Why do we have the feeling of being separate from each other? Why do we not recognize the unity of all life and why do we not appreciate everything as it is? And through what forms of peace work can we help all beings to experience that everyone is dependent on everyone else?

Thus the Bearing Witness Reterats were born.

In 1996 the first group of 150 people traveled to Auschwitz, they were people from different countries, cultures and religions – among them were children of the perpetrators as well as children of the survivors, Jews, Germans, political and homosexual activists, Sinti and Roma and other representatives of different cultures. They spent 5 days together in this place of horror. Auschwitz itself is a relentless teacher, it leads people into situations in which they cannot help but learn and understand.

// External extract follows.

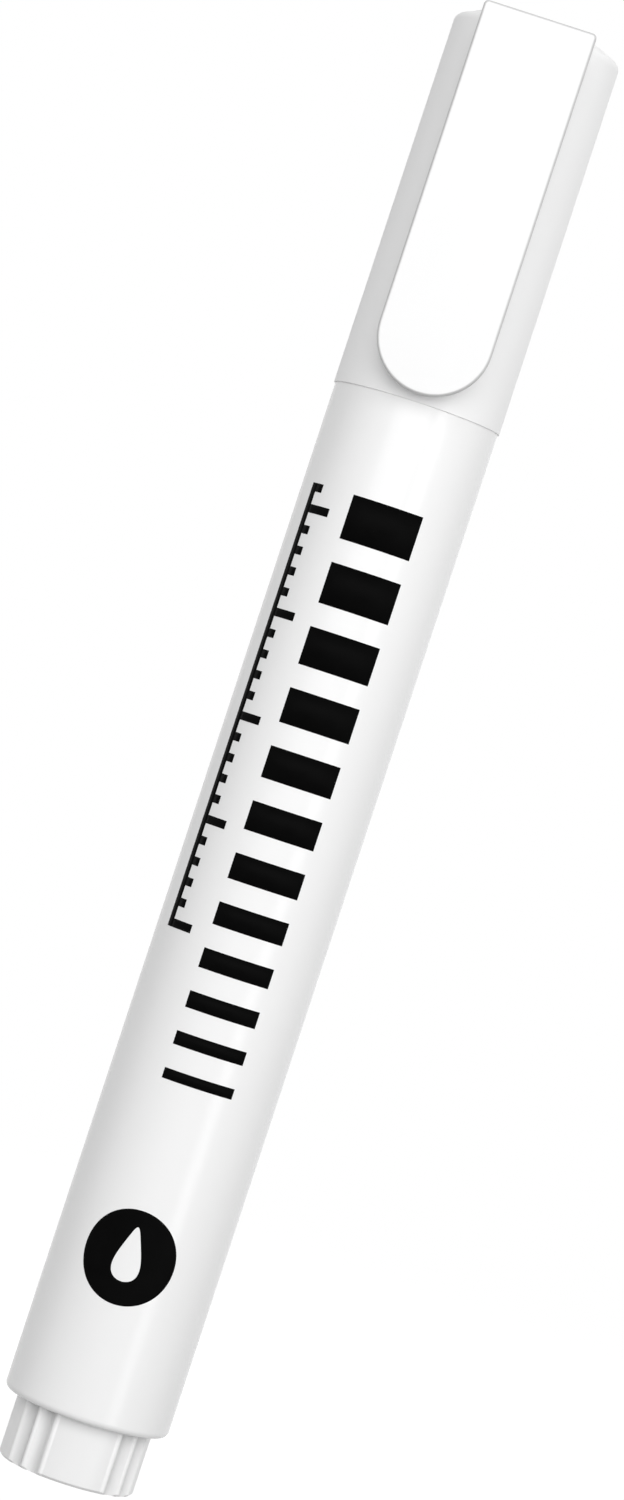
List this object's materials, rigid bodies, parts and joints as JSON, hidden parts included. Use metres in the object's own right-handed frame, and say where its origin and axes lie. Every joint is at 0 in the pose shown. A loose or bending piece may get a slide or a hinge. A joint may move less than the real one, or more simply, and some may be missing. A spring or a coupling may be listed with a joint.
{
  "type": "permanent marker",
  "caption": "Capped round-barrel marker with a flat pocket clip, a bullet nib on a spring valve, a mixing ball and a ribbed end plug.",
  "frame": {"origin": "centre of the end plug's flat end face, on the marker's axis", "axes": "+Z along the marker's axis from the end plug to the cap's crown, -Y towards the clip, +X to the right of the clip when it faces the viewer"},
  "size_m": [0.0162, 0.018, 0.1404],
  "materials": {
    "barrel_plastic": "smooth gloss white",
    "plug_plastic": "satin white",
    "nose_plastic": "satin white",
    "nib_felt": "dense white felt",
    "valve_plastic": "natural white",
    "seal_rubber": "matt black",
    "spring_steel": "drawn steel wire",
    "ball_steel": "polished steel",
    "cap_plastic": "frosted satin white",
    "clip_plastic": "smooth white",
    "print_ink": "black screen-printed ink"
  },
  "bodies": {
    "barrel": {"barrel": "barrel_plastic", "nib_holder": "nose_plastic", "valve_casing": "valve_plastic", "valve_spring": "spring_steel"},
    "plug": {"tail_plug": "plug_plastic"},
    "ball": {"mixing_ball": "ball_steel"},
    "nib": {"nib": "nib_felt"},
    "valve": {"valve_rod": "valve_plastic", "valve_seal": "seal_rubber"},
    "cap": {"cap_shell": "cap_plastic", "inner_cap": "nose_plastic", "crown_plug": "cap_plastic"},
    "clip": {"clip": "clip_plastic"}
  },
  "joints": [
    {"name": "cap_pull", "type": "slide", "parent": "barrel", "child": "cap", "axis": [0, 0, 1], "range_m": [0, 0.045]},
    {"name": "clip_flex", "type": "hinge", "parent": "cap", "child": "clip", "pos_m": [0, -0.0085, 0.138], "axis": [-1, 0, 0], "range_deg": [0, 5], "stiffness_Nm_per_rad": 0.5, "springref_deg": -1.15},
    {"name": "nib_press", "type": "slide", "parent": "barrel", "child": "nib", "axis": [0, 0, -1], "range_m": [0, 0.0015], "stiffness_N_per_m": 400, "springref_m": -0.003},
    {"name": "valve_open", "type": "slide", "parent": "barrel", "child": "valve", "axis": [0, 0, -1], "range_m": [0, 0.0015], "deforming": ["valve_spring"]},
    {"name": "plug_pull", "type": "slide", "parent": "barrel", "child": "plug", "axis": [0, 0, -1], "range_m": [0, 0.014]},
    {"name": "ball_rattle", "type": "slide", "parent": "plug", "child": "ball", "axis": [0, 0, 1], "range_m": [0, 0.08]}
  ],
  "couplings": [
    {"joint": "valve_open", "follows": "nib_press", "ratio": 1}
  ]
}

Since then, the Auschwitz Bearing Witness Retreat has been held every November. This year marks its 25th anniversary.

From there on, Bearing Witness retreats emerged around the world in just such “hungry places” together with guests from “all sides of the situation”, interfaith and intercultural, always honoring the place and the people and all that is alive in the place – restoring their dignity by simply listening – being there and staying there:

  • in Rwanda, to remember the relentless cruel war and its consequences
  • in South Dakota, Wounded Knee and the atrocities and violence of colonization of indigenous peoples in the Americas.
  • in Lampedusa, a small island in the Mediterranean where many refugees are still stranded and dying.
  • Sarajevo – Bosnia Herzegovina to commemorate the unrelenting war between Muslims and Christians and its consequences.
  • Street retreats in different cities around the world (Cologne, Zurich, Helsinki,…)
  • Bearing Witness Reterats in other German concentration camps (Buchenwald, Ravensbrück…)
  • Days of Reflection at challenging places (for example the Wevelsburg, former SS training center in Germany, or in a Nuclear Power Station…)
“We can hear the cries of those who suffered here. But we can also hear the cries of all those who are suffering today somewhere in the world. And we can hear our own cries. This listening is important. Far too often we act without really hearing what is needed.”